*Work required*:
Copy out all lines with the word "part" in them.

BEGIN Data excerpt

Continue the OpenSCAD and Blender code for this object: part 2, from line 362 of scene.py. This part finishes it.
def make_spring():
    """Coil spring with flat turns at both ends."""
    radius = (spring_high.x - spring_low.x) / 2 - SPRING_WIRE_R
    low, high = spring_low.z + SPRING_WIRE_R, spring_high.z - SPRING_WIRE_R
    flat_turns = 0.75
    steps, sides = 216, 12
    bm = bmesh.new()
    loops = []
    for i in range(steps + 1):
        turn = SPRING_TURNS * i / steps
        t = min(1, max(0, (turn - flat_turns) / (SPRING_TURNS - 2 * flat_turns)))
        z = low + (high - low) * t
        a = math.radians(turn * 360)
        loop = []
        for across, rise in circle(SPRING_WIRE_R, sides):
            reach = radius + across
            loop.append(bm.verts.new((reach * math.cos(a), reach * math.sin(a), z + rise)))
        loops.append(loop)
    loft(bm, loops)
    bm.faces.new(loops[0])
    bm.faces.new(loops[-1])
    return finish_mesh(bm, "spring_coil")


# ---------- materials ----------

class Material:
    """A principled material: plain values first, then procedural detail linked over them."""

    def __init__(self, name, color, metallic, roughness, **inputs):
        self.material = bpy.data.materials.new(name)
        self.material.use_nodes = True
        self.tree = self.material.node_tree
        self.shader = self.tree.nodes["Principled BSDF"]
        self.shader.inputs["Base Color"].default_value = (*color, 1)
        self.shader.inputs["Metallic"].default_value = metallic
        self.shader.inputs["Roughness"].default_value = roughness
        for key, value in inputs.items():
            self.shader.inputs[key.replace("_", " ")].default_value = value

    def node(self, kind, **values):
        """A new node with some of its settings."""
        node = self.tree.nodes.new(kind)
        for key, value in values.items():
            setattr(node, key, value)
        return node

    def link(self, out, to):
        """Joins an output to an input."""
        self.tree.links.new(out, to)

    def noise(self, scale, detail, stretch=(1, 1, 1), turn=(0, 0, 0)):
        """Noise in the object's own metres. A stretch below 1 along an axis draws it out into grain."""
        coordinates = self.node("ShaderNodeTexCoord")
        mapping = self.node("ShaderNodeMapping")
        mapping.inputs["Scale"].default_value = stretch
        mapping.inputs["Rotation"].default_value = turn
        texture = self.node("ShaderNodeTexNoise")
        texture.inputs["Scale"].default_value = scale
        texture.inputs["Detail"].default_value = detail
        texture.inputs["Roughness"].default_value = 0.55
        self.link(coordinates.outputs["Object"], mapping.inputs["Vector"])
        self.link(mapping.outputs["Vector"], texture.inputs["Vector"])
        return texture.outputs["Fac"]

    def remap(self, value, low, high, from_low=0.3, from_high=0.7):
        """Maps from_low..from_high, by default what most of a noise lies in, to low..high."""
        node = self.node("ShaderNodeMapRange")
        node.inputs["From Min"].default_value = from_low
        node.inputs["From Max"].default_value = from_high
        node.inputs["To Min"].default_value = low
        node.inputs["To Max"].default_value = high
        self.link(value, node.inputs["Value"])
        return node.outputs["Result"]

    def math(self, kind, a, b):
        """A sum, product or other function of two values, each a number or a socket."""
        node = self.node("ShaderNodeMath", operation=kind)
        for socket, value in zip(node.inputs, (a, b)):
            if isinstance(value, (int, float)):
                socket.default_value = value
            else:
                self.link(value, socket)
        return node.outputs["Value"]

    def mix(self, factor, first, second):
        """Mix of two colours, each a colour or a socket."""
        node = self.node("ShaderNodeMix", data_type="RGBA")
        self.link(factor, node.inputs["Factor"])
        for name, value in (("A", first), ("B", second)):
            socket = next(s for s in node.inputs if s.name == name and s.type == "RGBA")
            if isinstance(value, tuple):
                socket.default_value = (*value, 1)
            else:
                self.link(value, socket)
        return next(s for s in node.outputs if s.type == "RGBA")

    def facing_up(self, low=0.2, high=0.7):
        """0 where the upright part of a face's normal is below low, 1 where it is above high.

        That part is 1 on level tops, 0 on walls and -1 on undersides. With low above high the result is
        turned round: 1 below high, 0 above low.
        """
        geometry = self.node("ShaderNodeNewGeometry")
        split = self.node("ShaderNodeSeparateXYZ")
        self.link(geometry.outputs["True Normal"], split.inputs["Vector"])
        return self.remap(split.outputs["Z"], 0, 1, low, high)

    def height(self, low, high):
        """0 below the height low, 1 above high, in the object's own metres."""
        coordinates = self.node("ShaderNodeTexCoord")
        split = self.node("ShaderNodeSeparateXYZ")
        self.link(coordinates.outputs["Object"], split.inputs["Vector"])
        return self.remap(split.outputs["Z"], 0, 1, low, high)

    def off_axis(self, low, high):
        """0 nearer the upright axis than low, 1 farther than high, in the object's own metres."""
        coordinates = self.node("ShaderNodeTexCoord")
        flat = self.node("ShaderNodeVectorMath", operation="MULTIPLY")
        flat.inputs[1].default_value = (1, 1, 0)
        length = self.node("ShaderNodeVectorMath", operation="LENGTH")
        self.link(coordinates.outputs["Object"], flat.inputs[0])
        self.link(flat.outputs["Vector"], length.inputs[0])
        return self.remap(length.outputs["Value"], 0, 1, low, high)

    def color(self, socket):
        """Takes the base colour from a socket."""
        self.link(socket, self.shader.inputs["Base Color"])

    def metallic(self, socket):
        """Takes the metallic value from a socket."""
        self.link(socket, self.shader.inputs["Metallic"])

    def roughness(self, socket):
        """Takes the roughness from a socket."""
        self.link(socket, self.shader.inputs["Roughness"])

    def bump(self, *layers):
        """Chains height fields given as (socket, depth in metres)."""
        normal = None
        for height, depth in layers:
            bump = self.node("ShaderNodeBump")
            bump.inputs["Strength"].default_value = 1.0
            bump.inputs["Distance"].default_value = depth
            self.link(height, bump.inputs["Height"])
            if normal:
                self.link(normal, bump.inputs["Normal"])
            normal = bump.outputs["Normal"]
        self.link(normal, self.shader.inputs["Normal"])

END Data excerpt

*The output*:
Continue the OpenSCAD and Blender code for this object: part 2, from line 362 of scene.py. This part finishes it.
        """0 where the upright part of a face's normal is below low, 1 where it is above high.
        That part is 1 on level tops, 0 on walls and -1 on undersides. With low above high the result is